Confiscàre
Dal latino confiscare, derivato di fiscus ‘cassa dello stato, tesoro pubblico’.
Verbo transitivo [io confisco, tu confischi ecc.].
1. (diritto) Da parte dello stato, requisire in via temporanea o definitiva dei beni usati per commettere un reato o che sono frutto di un reato o di altro illecito: confiscare le merci di contrabbando.
2. (improprio) Espropriare o requisire, da parte dello Stato o di altro ente pubblico, un bene senza indennizzo.
(estensione) Attribuirsi la proprietà di un bene, senza versare un corrispettivo o una indennità.
Confìsca
Sostantivo femminile.
1. (diritto) Il confiscare: provvedimento di confisca.
2. (diritto, non comune) La cosa, le cose confiscate.
Una (parola) giapponese a Roma
Kellek [kel'lek]
Voce turca kelek, ‘zattera di otri’.
Sostantivo maschile invariabile.
(etnologia) Zattera costituita da un’intelaiatura di travi di legno, talvolta sostenuta da otri gonfiati , impiegata dagli indigeni lungo il basso corso del Tigri per il trasporto di persone e mercanzie.

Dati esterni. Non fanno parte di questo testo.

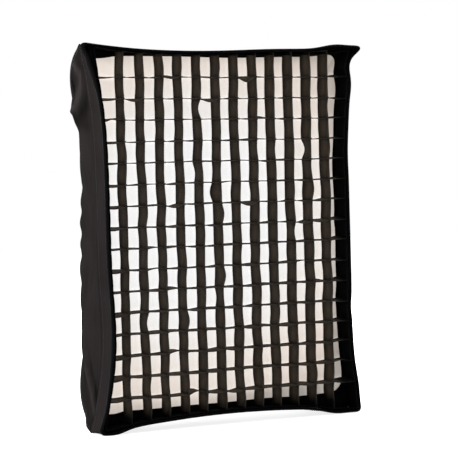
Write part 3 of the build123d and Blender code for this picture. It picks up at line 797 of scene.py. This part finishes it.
# ------------------------------------------------------------------ front diffuser
def patch(side_points, n, m):
    """A grid filled in between four edges (Coons): top, bottom, left, right, as functions of -1..1."""
    a, b = spread(n), spread(m)
    top, bottom, left, right = (side_points[k] for k in ("top", "bottom", "left", "right"))
    p, q = (a[None, :, None] + 1) / 2, (b[:, None, None] + 1) / 2
    T, B, L, R = top(a)[None], bottom(a)[None], left(b)[:, None], right(b)[:, None]
    return ((1 - q) * B + q * T + (1 - p) * L + p * R
            - ((1 - p) * (1 - q) * bottom(np.array([-1.0]))[None] + p * (1 - q) * bottom(np.array([1.0]))[None]
               + (1 - p) * q * top(np.array([-1.0]))[None] + p * q * top(np.array([1.0]))[None])), a, b


def rim_edges(depth, inset):
    return {side: (lambda u, side=side: skin(side, u, np.full(len(u), depth), inset)) for side in LOOP_SIDES}


DIFFUSER_DEPTH = 0.4220
points, a, b = patch(rim_edges(DIFFUSER_DEPTH, SLIDING_INSET + 0.0003), 121, 141)
x, z = points[..., 0], points[..., 2]
to_edge = np.minimum.reduce([0.29 - np.abs(x) + 0 * z, 0.386 - np.abs(z)])
wrinkle = 0.0010 * noise(x, z, 71, 0.06) + 0.0012 * noise(x, z * 0.3, 72, 0.035) * smooth(1 - to_edge / 0.10)
for cx, cz, size, turn in ((0.31, 0.40, 0.0045, 0.3), (-0.31, 0.40, 0.0022, 1.0), (-0.31, -0.40, 0.0022, 2.0),
                           (0.31, -0.40, 0.0030, 3.0)):
    r, angle = np.hypot(x - cx, z - cz), np.arctan2(np.abs(z - cz), np.abs(x - cx))
    wrinkle = wrinkle + size * np.sin(angle * 11 + turn) * np.exp(-((r / 0.11) ** 2)) * smooth(r / 0.03)
side_room = np.minimum(1 - np.abs(a)[None], 0 * b[:, None] + 1) * 0.29 - 0.004
room = np.minimum.reduce([side_room, 0.376 - z, z + 0.3625, np.hypot(x - 0.292, z + 0.392) - 0.045])
wrinkle = np.clip(wrinkle, -0.0020 - 0.0037 * smooth((room - 0.018) / 0.025), 0.0055)
wrinkle = wrinkle * np.where(wrinkle > 0, smooth(room / 0.022), smooth((room + 0.030) / 0.025))
points[..., 1] -= wrinkle
# painted shade on the diffuser's glow: darker along its bottom, top and right-hand edges, more so towards the right,
# and in the dips of the wrinkles at its top right corner
to_right = smooth((x + 0.12) / 0.36)
edge = np.maximum.reduce([(0.30 + 0.55 * to_right) * smooth((-z - 0.340 + 0.012 * to_right) / 0.020),
                          (0.22 + 0.30 * to_right) * smooth((z - 0.360) / 0.020),
                          (0.45 + 0.30 * smooth((-z - 0.05) / 0.25)) * smooth((x - 0.256) / 0.022)])
curl = hump(np.hypot(x - 0.300, z - 0.395), 0.0, 0.045)
edge = np.clip(edge + 0.5 * curl * np.clip(-wrinkle / 0.003, -0.6, 1), 0, 1)
diffuser = cloth("diffuser_front", points, CLOTH["diffuser"], [diffuser_white, diffuser_white], "diffuser",
                 ["front_diffuser"], toward=(0, -1, 0), attributes={"edge": edge})

n = len(LOOP_U)
tape_outer = rim_loop(DIFFUSER_DEPTH, SLIDING_INSET, TAPE_CORNER)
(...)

Ci scrive Mario Cacciari che colma una lacuna nella risposta del vostro curatore.
— Per il plurale di principio, a mio parere, si potrebbe elegantemente evitare l’accento interno -che non disdegno- anche scrivendo, in piena correttezza, la doppia la ‘i’ finale -che personalmente adoro, come direbbe Angelica-, oppure marcandola con un accento circonflesso. Così: principii oppure principî.
In questo modo, come minimo, si potrebbe evitare, a chi si trovasse a dovere leggere all’impronta ad alta voce, di incespicare e rileggere chiedendo scusa, o di essere costretto a prendersi un pezzetto di secondo di interruzione (tempo comunque enorme per chi ascolta) per rendersi conto della comprensibilità del contesto. —
E anche Marco Marcon.
— In realtà esiste anche altre grafie per il plurale di principio, ovvero principî con l’accento circonflesso o principii con la doppia i, anche se, come si può leggere sul sito dell’Accademia della Crusca:
"La consuetudine odierna prevede che l’unico plurale da scrivere obbligatoriamente con la doppia -i finale sia quello dei vocaboli terminanti in -io con i tonica, cioè su cui cade l’accento: addìo > addii, gracidìo > gracidii, leggìo > leggii, oblìo > oblii, pendìo > pendii, vocìo > vocii ecc."
Principio non fa parte di questo gruppo e quindi la grafia con doppia i o con la î non è obbligatoria, ma come dice più avanti lo stesso articolo (sottolineatura inserita da me):
"Per ricapitolare, dunque, nell’italiano contemporaneo prevale la grafia in -i semplice, ma si incontrano, in forma minoritaria, le grafie accentate, quelle con l’accento circonflesso e quelle in doppia -i. Nessuna di queste ultime tre è definibile errata; al massimo, quando non assolutamente necessaria, dona al testo una certa aria anticheggiante, un po’ vintage; del resto, perfino uno scrittore attentissimo alla lingua come Italo Calvino usa forme in -ii anche nei suoi ultimi scritti." —
Meno male che, grazie ai lettori della Parolata, così attenti e propositivi, il vostro curatore si può permettere di essere incompleto o di sbagliare, sicuro che qualcuno integrerà o correggerà le informazioni riportate. E può permettersi di imparare molte cose. Lo sapete, vero, che senza i contributi dei lettori la Parolata sarebbe terminata anni fa per manifesta noia del curatore? Quindi grazie a tutti voi.